WRITTEN INSTRUCTION: From the listing below, copy only the lines from the line that contains "# Log guard" to the line that contains "points = [vertex.co", counting those two lines as part of the copy.

··········

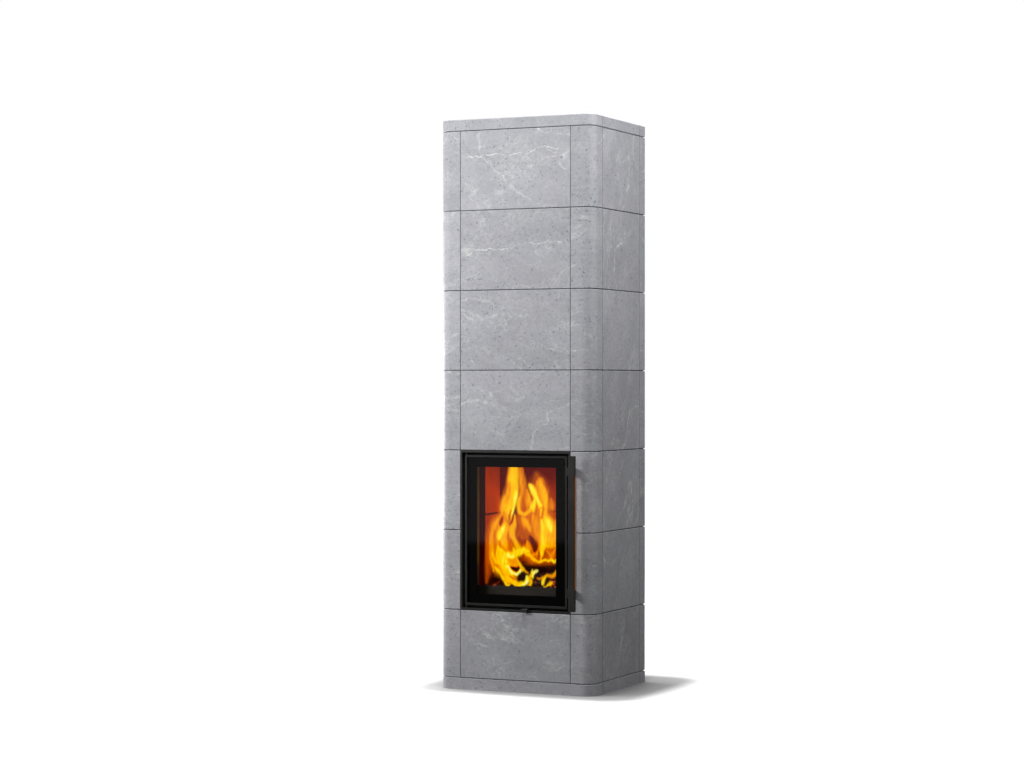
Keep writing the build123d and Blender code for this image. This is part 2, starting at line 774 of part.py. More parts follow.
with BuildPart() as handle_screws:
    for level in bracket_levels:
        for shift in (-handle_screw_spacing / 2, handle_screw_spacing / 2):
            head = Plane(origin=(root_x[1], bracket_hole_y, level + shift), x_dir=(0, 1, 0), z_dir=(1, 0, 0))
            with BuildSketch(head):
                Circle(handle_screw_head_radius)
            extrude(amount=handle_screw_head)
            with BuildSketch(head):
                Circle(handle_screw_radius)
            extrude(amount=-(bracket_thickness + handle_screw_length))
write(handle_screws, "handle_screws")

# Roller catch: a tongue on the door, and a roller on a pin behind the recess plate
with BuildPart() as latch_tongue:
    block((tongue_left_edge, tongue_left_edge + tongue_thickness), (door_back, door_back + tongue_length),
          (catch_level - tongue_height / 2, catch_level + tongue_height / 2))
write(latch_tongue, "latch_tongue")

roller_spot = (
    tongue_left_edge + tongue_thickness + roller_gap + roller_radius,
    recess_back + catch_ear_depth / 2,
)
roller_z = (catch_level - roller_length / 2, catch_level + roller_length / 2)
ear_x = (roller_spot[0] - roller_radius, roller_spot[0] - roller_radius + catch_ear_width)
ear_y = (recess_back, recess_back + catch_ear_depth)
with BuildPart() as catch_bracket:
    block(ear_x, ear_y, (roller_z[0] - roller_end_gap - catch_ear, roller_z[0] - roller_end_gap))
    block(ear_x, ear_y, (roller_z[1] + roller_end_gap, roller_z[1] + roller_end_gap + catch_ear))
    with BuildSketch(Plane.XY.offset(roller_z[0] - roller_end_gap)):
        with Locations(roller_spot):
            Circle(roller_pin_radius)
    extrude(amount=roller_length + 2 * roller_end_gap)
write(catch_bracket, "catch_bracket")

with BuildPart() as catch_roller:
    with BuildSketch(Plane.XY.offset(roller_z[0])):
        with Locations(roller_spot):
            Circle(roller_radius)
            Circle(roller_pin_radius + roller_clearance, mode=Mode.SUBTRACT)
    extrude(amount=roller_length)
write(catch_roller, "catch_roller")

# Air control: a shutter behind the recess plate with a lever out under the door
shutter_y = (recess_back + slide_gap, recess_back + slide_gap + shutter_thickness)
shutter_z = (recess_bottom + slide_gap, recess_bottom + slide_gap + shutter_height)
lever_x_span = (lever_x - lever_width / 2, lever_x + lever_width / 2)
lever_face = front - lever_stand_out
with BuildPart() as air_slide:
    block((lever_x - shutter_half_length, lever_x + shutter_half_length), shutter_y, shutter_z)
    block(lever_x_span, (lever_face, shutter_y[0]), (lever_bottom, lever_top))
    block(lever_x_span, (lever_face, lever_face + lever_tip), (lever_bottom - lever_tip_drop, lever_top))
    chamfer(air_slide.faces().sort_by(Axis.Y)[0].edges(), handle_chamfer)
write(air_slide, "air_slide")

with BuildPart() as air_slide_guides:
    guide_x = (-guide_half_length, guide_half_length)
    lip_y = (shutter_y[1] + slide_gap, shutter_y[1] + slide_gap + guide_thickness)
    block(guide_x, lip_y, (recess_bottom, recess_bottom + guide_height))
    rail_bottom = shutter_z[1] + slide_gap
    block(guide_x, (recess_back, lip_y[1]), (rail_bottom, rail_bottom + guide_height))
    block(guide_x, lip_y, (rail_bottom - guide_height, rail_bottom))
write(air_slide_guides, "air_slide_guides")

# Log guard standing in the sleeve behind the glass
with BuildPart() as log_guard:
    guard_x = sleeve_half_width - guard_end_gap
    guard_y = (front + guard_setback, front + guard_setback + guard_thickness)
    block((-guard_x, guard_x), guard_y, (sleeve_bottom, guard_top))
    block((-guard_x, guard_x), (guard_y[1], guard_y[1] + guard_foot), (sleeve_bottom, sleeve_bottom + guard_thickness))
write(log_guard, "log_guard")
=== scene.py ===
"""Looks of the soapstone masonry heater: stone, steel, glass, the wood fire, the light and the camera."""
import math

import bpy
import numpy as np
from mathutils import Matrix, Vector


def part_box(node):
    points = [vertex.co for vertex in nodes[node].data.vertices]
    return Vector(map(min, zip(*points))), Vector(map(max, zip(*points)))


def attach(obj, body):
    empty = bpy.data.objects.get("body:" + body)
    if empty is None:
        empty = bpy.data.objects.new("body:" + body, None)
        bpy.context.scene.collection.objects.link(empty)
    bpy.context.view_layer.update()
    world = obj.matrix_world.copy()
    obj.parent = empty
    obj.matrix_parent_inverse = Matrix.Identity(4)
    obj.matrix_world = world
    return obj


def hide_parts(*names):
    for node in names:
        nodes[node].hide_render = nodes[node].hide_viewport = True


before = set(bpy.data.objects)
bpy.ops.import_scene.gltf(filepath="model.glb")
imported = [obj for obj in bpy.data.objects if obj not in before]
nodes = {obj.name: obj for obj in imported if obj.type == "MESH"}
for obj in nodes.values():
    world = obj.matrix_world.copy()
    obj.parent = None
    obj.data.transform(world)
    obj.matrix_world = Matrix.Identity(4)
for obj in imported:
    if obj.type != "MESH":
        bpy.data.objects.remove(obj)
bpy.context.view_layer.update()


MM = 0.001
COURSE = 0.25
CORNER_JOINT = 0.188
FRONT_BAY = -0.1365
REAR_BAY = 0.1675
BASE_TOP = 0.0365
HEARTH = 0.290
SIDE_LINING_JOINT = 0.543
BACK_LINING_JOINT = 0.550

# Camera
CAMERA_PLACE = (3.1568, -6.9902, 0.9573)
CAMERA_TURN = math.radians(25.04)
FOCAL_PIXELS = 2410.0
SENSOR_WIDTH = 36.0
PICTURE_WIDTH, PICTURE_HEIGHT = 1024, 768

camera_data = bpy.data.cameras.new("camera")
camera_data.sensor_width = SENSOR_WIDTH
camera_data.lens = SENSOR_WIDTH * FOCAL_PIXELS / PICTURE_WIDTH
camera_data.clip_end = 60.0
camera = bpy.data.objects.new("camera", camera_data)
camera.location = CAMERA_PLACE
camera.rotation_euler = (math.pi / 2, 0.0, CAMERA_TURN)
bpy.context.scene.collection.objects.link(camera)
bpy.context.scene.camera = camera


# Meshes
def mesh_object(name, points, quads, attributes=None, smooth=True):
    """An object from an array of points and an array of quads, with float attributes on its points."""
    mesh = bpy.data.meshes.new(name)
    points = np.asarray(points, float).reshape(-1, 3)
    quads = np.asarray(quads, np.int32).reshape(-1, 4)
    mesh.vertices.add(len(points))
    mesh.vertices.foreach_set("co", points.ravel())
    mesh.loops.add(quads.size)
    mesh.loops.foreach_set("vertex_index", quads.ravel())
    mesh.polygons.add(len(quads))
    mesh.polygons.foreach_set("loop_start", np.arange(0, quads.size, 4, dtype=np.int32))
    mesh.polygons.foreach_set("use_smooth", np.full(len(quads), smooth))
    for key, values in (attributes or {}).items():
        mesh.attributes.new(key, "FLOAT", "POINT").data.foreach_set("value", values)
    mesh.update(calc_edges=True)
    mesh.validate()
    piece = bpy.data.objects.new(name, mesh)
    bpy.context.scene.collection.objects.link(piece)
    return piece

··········

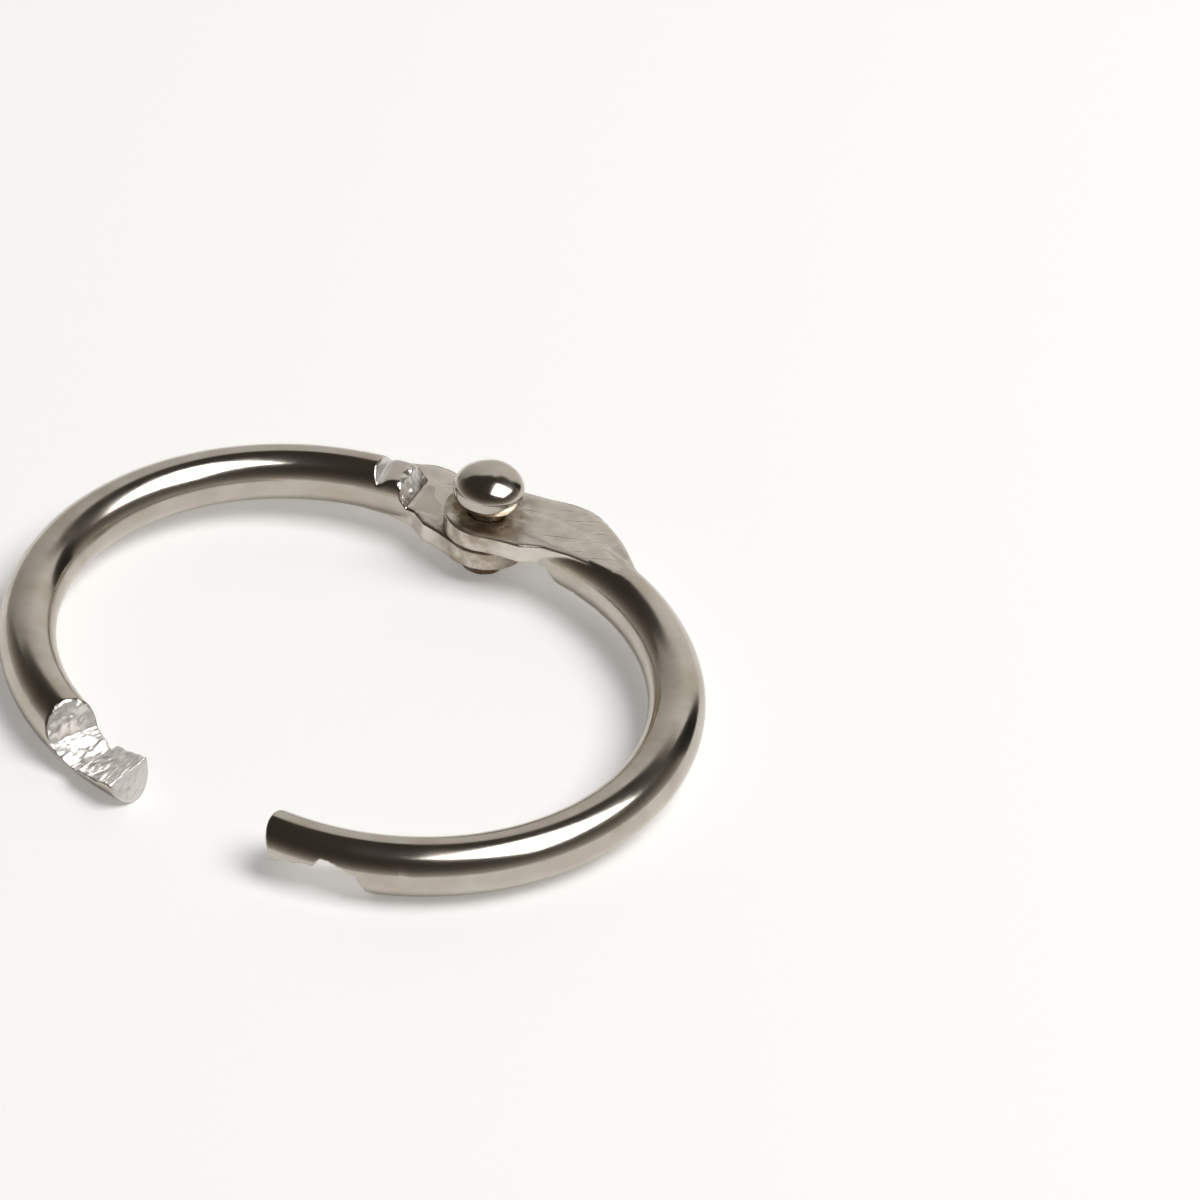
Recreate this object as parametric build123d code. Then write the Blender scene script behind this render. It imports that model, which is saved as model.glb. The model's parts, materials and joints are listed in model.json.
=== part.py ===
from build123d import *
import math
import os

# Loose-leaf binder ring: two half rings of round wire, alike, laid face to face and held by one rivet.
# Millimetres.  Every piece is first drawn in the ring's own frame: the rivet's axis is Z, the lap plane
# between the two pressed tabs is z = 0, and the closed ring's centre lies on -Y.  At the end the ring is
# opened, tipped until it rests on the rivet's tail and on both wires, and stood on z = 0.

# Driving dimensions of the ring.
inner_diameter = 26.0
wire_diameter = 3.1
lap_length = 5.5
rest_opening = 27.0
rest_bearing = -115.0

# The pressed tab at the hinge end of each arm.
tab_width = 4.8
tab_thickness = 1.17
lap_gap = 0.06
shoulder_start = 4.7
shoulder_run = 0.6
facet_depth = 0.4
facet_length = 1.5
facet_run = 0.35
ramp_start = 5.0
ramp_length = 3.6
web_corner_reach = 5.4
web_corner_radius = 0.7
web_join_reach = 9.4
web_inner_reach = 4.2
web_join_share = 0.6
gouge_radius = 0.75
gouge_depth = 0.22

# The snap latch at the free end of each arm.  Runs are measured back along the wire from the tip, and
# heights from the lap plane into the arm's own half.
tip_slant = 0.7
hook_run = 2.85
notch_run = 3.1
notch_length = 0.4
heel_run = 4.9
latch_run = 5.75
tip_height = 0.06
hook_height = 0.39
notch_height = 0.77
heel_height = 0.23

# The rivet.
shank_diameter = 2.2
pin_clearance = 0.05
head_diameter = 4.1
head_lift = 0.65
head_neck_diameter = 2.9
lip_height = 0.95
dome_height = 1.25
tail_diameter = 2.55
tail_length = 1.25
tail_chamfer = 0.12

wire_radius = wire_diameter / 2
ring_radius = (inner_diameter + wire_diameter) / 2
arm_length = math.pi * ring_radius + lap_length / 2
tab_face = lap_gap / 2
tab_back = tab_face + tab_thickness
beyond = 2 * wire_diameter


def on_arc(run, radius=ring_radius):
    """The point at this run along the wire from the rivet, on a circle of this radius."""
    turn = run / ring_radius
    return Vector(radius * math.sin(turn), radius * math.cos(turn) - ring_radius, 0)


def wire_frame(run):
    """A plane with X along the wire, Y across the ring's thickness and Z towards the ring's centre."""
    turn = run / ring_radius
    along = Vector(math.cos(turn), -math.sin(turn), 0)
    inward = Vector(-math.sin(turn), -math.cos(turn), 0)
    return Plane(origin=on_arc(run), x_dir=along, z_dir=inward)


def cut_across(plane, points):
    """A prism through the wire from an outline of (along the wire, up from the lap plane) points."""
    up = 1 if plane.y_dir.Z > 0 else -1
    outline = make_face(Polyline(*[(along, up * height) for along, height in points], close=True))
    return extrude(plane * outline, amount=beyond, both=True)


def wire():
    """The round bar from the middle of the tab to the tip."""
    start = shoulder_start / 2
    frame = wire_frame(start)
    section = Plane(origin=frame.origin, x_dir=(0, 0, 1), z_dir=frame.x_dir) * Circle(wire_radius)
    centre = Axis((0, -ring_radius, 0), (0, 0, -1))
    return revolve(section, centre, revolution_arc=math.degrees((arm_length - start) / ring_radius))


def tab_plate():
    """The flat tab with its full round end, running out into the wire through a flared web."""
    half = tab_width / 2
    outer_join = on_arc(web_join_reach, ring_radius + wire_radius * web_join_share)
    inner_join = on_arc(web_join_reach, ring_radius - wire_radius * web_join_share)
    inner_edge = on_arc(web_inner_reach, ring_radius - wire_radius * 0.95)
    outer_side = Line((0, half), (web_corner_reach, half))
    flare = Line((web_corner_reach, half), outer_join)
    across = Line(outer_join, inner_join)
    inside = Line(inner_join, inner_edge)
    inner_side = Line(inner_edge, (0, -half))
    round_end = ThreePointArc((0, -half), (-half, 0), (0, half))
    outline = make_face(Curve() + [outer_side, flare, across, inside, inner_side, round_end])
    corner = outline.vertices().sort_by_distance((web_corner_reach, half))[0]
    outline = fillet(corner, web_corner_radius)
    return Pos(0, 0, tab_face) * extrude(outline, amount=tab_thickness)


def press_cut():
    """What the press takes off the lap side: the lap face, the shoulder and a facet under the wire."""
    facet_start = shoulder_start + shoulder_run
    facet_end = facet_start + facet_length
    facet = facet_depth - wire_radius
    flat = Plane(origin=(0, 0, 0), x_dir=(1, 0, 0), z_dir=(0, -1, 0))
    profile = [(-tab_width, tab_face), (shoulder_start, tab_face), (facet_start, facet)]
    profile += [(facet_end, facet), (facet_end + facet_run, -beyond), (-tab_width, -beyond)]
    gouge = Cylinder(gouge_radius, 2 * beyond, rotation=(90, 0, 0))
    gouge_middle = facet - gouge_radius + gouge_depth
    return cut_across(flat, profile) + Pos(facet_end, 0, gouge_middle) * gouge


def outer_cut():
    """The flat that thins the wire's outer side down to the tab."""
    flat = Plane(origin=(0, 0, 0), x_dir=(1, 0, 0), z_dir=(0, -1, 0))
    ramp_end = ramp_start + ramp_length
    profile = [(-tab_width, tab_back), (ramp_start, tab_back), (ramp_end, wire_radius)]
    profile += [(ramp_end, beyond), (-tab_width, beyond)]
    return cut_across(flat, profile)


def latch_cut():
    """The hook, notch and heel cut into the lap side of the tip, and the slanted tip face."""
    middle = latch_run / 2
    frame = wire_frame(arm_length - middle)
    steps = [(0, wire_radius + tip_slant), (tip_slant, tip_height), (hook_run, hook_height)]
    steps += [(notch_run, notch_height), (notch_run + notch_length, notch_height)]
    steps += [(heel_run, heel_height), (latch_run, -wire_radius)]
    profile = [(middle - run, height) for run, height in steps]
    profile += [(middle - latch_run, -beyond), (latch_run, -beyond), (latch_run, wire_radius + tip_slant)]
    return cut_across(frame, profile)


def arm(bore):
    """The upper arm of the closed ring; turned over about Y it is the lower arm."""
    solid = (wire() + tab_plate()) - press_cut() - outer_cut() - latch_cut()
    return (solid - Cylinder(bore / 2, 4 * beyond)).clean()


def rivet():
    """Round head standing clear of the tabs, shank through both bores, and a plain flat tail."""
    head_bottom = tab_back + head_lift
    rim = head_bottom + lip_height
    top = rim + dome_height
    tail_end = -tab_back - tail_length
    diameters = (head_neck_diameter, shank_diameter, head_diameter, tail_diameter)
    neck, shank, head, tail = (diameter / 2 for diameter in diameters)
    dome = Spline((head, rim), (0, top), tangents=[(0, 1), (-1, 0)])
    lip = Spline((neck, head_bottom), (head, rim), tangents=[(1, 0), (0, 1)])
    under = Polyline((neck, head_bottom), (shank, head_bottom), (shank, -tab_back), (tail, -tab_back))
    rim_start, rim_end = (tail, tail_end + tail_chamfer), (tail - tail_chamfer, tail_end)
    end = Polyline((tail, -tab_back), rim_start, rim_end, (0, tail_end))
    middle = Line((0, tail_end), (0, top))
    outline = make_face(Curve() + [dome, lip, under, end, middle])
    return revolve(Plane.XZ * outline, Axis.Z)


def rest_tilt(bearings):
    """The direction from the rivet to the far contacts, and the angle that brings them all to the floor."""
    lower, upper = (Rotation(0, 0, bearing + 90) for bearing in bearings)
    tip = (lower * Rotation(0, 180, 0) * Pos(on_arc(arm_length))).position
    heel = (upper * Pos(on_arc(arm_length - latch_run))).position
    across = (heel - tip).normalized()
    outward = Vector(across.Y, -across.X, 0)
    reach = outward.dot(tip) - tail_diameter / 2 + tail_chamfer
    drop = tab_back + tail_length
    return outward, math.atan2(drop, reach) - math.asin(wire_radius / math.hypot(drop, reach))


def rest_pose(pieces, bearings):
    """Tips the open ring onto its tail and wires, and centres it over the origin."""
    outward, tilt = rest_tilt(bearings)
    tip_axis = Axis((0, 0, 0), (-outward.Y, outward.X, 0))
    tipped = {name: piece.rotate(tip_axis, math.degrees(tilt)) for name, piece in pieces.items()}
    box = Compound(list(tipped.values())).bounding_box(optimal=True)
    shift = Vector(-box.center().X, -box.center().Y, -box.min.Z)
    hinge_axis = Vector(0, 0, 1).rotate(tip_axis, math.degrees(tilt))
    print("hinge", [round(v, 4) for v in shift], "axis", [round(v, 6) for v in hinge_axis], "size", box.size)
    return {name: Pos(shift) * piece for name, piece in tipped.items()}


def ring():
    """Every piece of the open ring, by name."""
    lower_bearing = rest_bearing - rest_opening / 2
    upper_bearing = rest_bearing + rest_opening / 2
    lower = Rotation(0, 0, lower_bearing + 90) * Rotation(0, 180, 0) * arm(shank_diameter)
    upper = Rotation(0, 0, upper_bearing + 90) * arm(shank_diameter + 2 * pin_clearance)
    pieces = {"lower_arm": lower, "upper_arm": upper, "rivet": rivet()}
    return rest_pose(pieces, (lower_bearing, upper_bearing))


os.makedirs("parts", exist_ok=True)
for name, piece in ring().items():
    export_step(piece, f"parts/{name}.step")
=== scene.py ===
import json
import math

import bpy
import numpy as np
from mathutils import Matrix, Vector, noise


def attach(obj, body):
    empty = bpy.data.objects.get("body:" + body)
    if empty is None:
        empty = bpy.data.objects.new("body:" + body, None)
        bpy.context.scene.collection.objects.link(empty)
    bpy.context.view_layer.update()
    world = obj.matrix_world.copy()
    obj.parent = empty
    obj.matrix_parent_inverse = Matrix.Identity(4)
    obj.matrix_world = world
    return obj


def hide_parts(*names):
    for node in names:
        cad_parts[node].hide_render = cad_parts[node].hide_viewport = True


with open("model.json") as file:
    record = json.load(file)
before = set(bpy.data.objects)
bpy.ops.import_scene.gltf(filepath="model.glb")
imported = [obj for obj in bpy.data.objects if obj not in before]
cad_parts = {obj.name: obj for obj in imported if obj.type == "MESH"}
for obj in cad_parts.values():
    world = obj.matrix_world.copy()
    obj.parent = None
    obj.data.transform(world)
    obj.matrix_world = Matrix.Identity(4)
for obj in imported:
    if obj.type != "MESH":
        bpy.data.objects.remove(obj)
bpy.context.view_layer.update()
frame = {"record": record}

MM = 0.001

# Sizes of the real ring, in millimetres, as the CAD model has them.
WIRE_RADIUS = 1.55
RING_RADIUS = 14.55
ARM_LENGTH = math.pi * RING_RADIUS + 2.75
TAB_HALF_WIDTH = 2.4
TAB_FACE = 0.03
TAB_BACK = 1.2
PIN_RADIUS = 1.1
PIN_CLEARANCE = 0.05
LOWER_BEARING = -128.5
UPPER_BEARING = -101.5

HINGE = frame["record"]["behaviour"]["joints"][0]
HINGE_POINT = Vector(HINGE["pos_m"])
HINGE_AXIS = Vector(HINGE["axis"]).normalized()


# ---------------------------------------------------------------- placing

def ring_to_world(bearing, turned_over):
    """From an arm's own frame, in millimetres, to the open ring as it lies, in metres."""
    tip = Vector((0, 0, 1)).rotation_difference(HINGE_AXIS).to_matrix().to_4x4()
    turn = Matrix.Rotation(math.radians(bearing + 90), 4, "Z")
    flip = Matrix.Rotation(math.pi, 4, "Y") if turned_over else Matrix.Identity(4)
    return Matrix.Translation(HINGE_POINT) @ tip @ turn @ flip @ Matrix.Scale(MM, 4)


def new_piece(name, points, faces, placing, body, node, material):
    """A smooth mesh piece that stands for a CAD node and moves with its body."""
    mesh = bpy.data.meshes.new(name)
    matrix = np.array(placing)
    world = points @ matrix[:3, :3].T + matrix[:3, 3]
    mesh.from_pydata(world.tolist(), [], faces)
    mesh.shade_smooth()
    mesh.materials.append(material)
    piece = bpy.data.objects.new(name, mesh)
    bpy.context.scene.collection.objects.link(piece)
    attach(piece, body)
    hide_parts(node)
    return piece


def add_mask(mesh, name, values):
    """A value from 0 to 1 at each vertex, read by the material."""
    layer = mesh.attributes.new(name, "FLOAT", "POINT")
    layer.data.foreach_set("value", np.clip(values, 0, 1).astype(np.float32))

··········

FULL RESPONSE:
# Log guard standing in the sleeve behind the glass
with BuildPart() as log_guard:
    guard_x = sleeve_half_width - guard_end_gap
    guard_y = (front + guard_setback, front + guard_setback + guard_thickness)
    block((-guard_x, guard_x), guard_y, (sleeve_bottom, guard_top))
    block((-guard_x, guard_x), (guard_y[1], guard_y[1] + guard_foot), (sleeve_bottom, sleeve_bottom + guard_thickness))
write(log_guard, "log_guard")
=== scene.py ===
"""Looks of the soapstone masonry heater: stone, steel, glass, the wood fire, the light and the camera."""
import math

import bpy
import numpy as np
from mathutils import Matrix, Vector


def part_box(node):
    points = [vertex.co for vertex in nodes[node].data.vertices]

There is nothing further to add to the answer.